▼▼▼

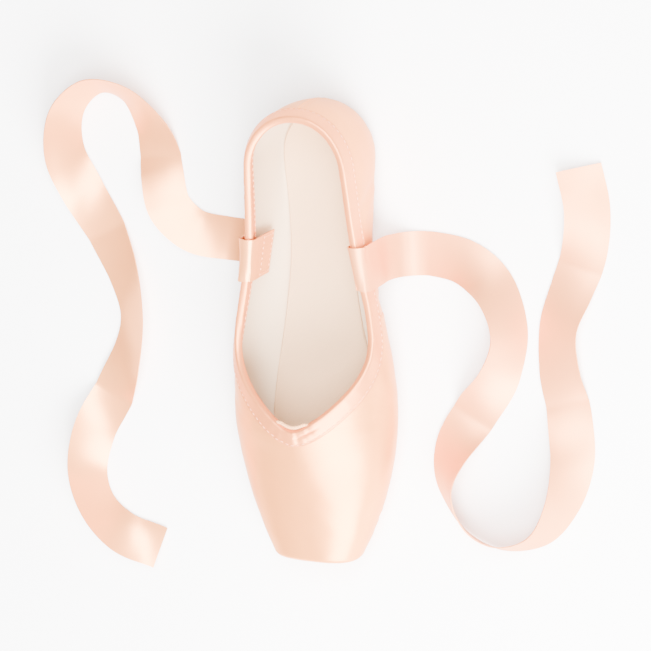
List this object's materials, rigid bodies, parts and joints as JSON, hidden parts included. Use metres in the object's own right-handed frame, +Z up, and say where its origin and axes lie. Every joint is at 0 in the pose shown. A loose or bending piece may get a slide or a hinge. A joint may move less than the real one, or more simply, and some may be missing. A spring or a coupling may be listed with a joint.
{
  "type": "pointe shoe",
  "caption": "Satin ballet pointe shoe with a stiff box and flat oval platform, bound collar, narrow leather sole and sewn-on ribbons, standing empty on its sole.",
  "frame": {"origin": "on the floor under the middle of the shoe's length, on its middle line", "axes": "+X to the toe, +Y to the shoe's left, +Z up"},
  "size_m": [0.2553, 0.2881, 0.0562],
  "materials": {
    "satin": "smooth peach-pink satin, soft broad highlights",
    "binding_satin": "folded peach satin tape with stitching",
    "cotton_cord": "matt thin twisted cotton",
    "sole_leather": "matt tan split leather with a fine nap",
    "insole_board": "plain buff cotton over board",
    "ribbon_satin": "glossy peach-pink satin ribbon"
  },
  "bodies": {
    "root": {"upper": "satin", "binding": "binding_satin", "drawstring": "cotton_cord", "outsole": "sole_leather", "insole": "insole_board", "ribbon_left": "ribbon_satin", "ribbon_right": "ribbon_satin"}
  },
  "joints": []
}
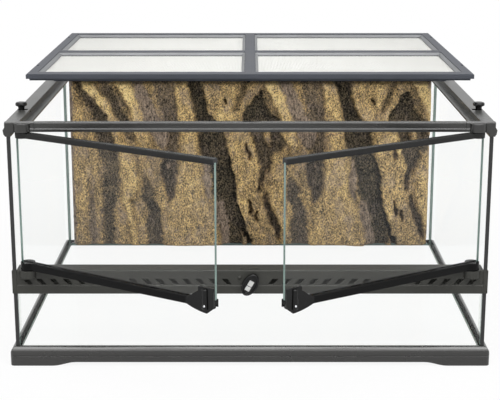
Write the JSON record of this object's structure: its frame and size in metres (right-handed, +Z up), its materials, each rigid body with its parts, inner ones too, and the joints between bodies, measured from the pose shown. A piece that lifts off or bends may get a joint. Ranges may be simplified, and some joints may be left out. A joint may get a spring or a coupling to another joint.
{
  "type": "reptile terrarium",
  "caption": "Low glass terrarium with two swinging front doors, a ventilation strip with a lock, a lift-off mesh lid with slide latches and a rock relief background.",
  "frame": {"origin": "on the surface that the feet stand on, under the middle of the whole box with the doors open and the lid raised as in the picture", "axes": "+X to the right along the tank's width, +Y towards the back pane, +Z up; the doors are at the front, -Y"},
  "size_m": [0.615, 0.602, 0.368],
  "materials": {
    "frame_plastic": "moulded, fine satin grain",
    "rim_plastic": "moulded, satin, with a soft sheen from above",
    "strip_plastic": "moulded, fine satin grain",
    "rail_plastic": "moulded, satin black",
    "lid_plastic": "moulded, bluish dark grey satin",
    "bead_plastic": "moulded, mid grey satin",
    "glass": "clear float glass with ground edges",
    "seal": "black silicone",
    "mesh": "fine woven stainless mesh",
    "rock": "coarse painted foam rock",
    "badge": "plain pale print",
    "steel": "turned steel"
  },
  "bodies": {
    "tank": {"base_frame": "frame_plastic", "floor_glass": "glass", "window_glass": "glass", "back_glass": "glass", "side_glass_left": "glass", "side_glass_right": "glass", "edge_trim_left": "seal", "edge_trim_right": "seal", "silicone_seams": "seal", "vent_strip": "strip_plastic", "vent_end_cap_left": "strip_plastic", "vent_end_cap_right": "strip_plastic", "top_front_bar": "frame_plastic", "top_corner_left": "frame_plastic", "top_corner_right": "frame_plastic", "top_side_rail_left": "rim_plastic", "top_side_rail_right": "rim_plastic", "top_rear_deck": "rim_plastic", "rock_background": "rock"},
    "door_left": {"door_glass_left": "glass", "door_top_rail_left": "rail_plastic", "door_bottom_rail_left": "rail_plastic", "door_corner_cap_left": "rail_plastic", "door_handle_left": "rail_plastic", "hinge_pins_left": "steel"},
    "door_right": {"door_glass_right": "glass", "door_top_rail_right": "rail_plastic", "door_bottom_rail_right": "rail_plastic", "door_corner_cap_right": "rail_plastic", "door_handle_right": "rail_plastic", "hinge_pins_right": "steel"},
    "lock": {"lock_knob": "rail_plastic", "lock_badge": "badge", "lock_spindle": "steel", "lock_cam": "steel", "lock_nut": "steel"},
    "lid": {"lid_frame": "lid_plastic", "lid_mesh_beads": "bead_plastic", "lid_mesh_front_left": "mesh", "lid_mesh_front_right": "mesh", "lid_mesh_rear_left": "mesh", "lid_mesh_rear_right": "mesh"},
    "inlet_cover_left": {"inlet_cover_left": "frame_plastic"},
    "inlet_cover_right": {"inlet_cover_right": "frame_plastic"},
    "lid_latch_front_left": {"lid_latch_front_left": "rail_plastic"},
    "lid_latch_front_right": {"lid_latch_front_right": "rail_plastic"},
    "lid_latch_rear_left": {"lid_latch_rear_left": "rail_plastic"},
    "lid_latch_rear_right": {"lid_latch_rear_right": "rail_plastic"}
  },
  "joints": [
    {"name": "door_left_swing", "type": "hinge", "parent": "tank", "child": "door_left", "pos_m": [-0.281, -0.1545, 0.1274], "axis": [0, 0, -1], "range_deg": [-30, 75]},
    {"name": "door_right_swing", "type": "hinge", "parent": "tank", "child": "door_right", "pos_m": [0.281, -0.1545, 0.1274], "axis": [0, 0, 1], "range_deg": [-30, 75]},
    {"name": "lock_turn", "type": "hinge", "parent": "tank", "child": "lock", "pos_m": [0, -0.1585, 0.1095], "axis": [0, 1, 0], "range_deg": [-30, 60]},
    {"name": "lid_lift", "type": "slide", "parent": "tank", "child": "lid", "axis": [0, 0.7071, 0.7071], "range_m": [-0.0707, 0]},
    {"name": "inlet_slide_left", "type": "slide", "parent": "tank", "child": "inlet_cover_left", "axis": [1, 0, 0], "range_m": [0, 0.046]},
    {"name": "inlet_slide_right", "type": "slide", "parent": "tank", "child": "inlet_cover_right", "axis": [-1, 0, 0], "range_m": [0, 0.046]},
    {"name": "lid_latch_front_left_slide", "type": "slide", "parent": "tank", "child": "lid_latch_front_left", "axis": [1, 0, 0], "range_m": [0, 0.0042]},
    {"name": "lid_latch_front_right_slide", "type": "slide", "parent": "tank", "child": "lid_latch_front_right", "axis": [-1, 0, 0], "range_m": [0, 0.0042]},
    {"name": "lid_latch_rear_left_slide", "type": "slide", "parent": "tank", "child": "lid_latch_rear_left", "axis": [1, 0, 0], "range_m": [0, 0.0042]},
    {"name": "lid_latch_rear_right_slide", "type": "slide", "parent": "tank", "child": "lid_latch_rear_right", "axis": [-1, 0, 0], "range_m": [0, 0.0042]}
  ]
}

▲▲▲
▼▼▼

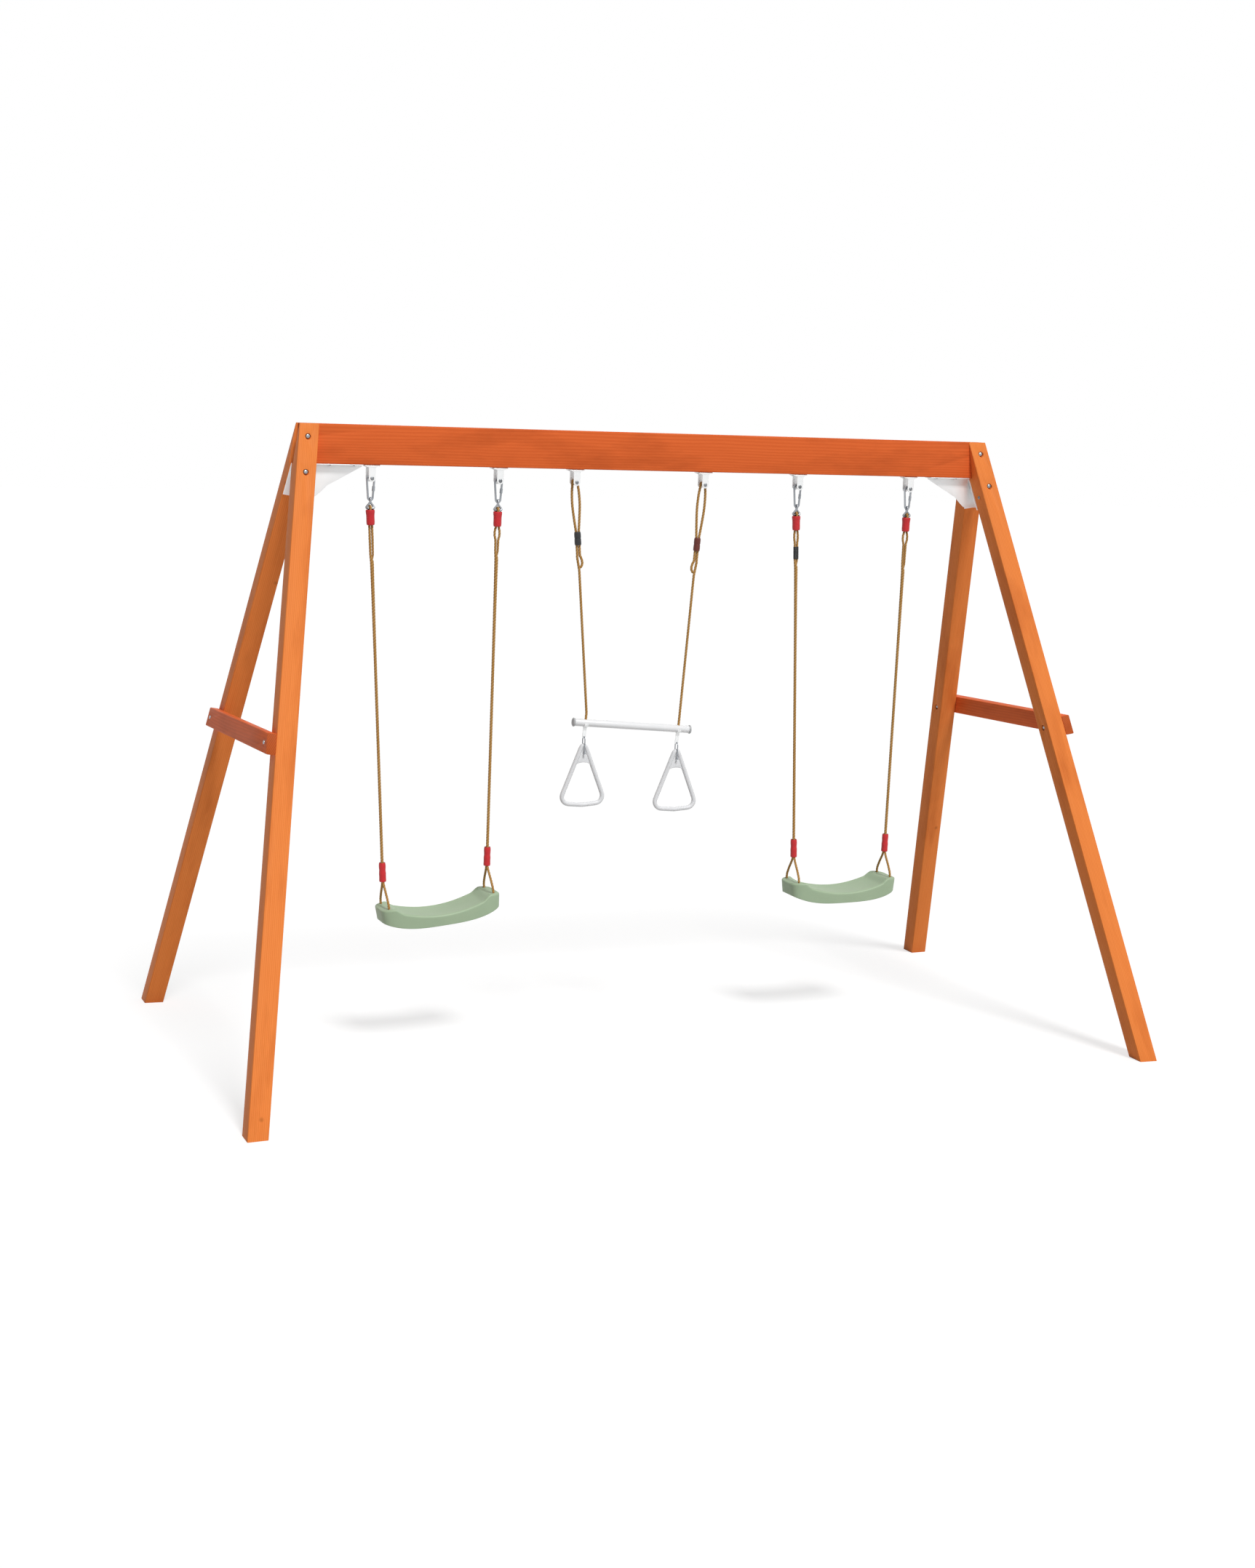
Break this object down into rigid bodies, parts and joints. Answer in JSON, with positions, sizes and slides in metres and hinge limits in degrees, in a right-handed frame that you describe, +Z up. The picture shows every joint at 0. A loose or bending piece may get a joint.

▲▲▲

WHAT IS REQUIRED
Search the listing for the word "handed". Copy every line in which it occurs.

EXERCISE RESPONSE
List this object's materials, rigid bodies, parts and joints as JSON, hidden parts included. Use metres in the object's own right-handed frame, +Z up, and say where its origin and axes lie. Every joint is at 0 in the pose shown. A loose or bending piece may get a slide or a hinge. A joint may move less than the real one, or more simply, and some may be missing. A spring or a coupling may be listed with a joint.
Write the JSON record of this object's structure: its frame and size in metres (right-handed, +Z up), its materials, each rigid body with its parts, inner ones too, and the joints between bodies, measured from the pose shown. A piece that lifts off or bends may get a joint. Ranges may be simplified, and some joints may be left out. A joint may get a spring or a coupling to another joint.
Break this object down into rigid bodies, parts and joints. Answer in JSON, with positions, sizes and slides in metres and hinge limits in degrees, in a right-handed frame that you describe, +Z up. The picture shows every joint at 0. A loose or bending piece may get a joint.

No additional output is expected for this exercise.